* [CHALLENGE] In the listing below, find the line with "loops and sheen", then repeat exactly every line from the top through that one.

* [DATASET EXCERPT]
* * * * *

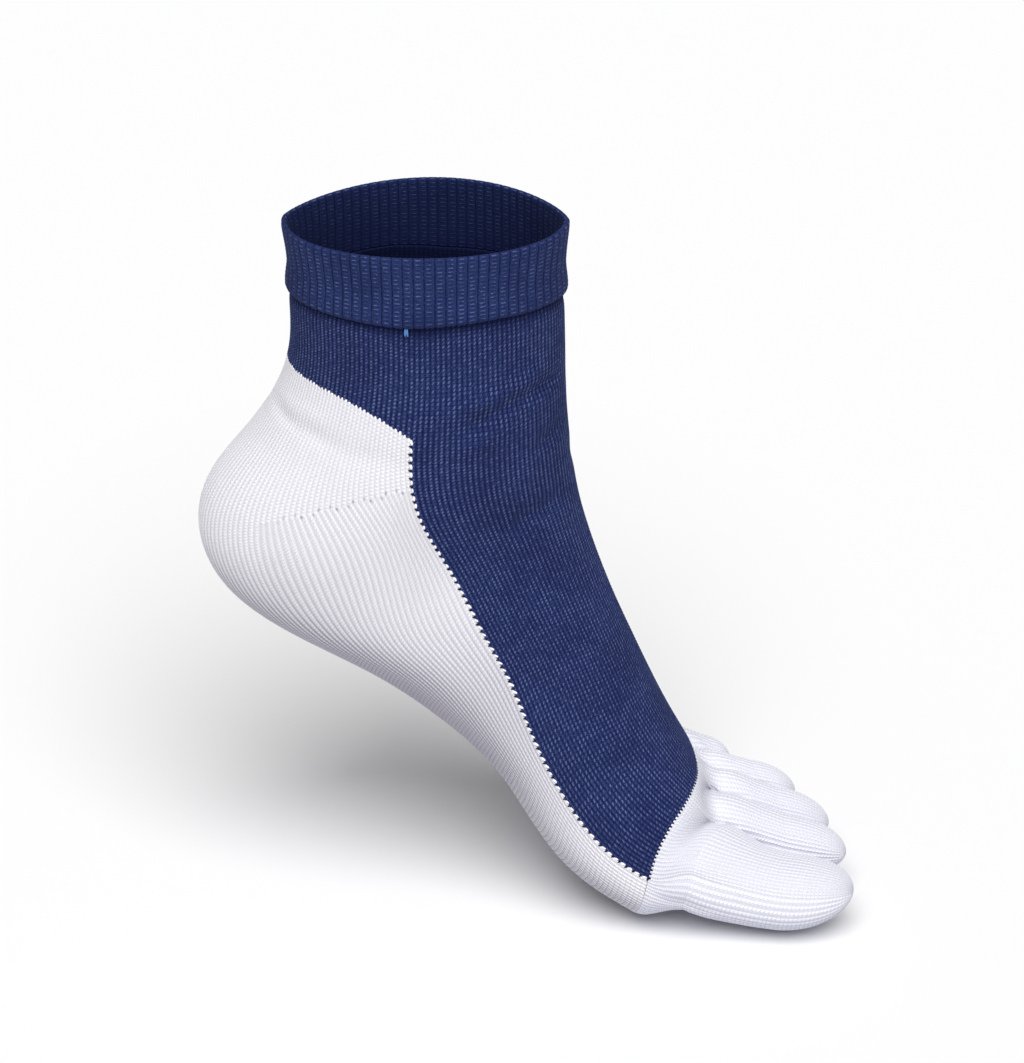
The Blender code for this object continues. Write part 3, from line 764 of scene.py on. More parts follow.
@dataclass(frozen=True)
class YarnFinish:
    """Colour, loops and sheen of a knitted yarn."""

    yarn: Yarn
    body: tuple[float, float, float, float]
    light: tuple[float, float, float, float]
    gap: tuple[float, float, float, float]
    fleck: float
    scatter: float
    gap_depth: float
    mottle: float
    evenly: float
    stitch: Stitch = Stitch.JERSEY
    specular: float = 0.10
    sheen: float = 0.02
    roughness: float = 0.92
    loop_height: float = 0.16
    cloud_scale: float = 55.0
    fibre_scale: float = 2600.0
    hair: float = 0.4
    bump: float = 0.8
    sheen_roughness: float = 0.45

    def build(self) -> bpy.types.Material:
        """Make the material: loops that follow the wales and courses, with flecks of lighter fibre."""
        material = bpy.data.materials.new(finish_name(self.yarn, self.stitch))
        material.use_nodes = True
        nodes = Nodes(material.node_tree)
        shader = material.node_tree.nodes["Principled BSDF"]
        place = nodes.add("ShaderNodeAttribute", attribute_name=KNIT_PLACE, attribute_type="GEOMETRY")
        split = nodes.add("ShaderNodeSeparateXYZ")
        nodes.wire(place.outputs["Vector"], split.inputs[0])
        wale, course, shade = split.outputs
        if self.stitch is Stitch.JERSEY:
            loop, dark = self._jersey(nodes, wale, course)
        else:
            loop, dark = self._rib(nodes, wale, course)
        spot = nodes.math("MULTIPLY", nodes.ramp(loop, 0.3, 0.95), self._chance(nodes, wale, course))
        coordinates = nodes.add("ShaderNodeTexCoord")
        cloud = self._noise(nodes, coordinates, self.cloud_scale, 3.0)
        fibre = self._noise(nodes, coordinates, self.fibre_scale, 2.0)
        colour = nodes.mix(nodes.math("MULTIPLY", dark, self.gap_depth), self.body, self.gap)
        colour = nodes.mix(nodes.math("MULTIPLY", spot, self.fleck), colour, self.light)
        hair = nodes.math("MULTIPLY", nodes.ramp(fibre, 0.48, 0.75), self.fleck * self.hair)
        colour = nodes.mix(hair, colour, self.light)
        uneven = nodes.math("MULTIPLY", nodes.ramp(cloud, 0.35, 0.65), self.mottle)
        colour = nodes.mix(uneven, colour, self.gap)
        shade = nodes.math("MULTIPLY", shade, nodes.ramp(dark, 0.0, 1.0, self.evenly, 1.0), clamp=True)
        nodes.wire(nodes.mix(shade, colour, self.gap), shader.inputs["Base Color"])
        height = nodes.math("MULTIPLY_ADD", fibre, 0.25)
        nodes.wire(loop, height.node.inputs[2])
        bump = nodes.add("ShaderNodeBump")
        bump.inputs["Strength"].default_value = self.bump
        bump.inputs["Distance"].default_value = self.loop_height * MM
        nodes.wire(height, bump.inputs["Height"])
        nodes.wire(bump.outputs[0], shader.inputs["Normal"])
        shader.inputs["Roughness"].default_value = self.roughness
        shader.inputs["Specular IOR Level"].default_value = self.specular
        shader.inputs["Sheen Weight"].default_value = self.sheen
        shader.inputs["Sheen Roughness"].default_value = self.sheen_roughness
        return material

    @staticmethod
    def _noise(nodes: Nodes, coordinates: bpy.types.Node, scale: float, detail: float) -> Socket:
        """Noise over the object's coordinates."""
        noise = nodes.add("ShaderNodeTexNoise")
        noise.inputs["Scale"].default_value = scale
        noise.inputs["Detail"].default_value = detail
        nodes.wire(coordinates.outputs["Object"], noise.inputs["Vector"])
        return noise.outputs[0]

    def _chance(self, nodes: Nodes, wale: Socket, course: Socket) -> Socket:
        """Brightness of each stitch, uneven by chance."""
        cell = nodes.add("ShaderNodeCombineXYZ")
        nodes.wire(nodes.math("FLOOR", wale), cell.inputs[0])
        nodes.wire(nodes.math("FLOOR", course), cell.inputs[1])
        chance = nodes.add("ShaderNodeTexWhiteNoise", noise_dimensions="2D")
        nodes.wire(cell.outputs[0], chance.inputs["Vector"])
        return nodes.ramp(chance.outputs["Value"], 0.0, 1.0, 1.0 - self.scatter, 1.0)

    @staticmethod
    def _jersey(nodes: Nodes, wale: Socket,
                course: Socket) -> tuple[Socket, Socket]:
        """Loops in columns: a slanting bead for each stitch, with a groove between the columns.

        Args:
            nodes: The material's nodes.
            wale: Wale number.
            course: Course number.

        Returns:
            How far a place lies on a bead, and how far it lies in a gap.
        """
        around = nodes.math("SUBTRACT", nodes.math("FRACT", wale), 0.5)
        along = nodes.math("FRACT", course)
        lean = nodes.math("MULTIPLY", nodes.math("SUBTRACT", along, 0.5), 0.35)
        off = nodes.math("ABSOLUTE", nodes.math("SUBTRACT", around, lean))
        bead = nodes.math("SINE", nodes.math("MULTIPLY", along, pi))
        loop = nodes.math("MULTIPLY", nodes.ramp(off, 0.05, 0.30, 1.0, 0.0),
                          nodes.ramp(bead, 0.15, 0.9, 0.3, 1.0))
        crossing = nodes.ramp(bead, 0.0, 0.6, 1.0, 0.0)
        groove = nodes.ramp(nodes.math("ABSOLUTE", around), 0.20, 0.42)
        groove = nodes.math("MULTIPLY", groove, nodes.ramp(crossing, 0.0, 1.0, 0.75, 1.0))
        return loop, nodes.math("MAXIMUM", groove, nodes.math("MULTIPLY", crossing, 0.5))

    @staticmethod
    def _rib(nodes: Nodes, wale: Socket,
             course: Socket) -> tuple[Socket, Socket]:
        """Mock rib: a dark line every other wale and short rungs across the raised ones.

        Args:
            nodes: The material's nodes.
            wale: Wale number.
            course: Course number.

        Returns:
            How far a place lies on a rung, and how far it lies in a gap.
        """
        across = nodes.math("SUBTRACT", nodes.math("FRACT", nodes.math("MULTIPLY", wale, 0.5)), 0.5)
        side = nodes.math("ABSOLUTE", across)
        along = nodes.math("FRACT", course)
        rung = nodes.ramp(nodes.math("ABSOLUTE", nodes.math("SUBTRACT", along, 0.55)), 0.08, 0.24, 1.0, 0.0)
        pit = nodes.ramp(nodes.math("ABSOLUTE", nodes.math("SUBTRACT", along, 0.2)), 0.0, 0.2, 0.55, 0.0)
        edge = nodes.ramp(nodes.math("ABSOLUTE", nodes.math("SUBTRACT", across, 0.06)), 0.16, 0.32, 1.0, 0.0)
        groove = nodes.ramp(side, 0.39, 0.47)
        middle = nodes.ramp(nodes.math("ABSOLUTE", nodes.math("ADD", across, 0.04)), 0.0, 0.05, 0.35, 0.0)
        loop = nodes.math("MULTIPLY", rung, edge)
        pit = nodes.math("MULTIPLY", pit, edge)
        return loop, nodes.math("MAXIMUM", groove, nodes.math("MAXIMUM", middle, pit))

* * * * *

* [SOLUTION FOR THIS EXERCISE]
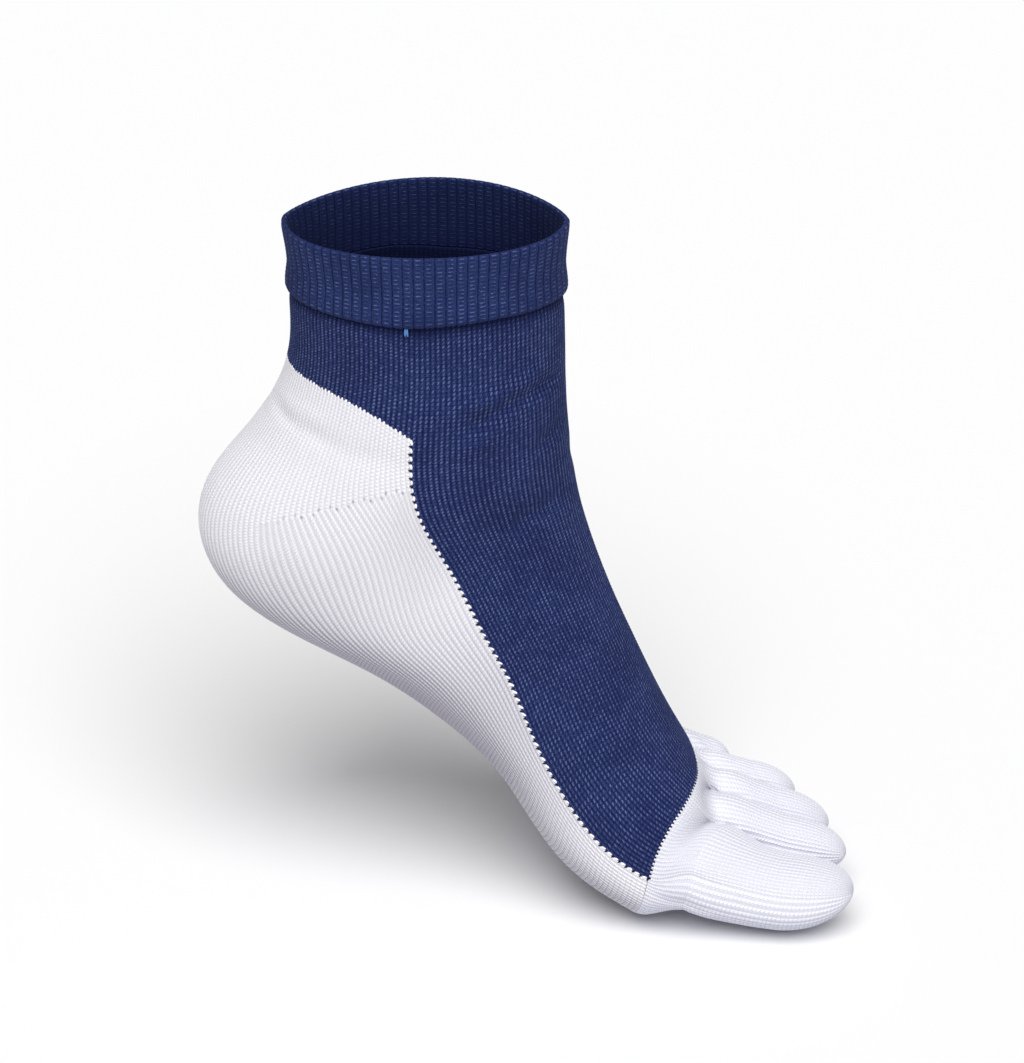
The Blender code for this object continues. Write part 3, from line 764 of scene.py on. More parts follow.
@dataclass(frozen=True)
class YarnFinish:
    """Colour, loops and sheen of a knitted yarn."""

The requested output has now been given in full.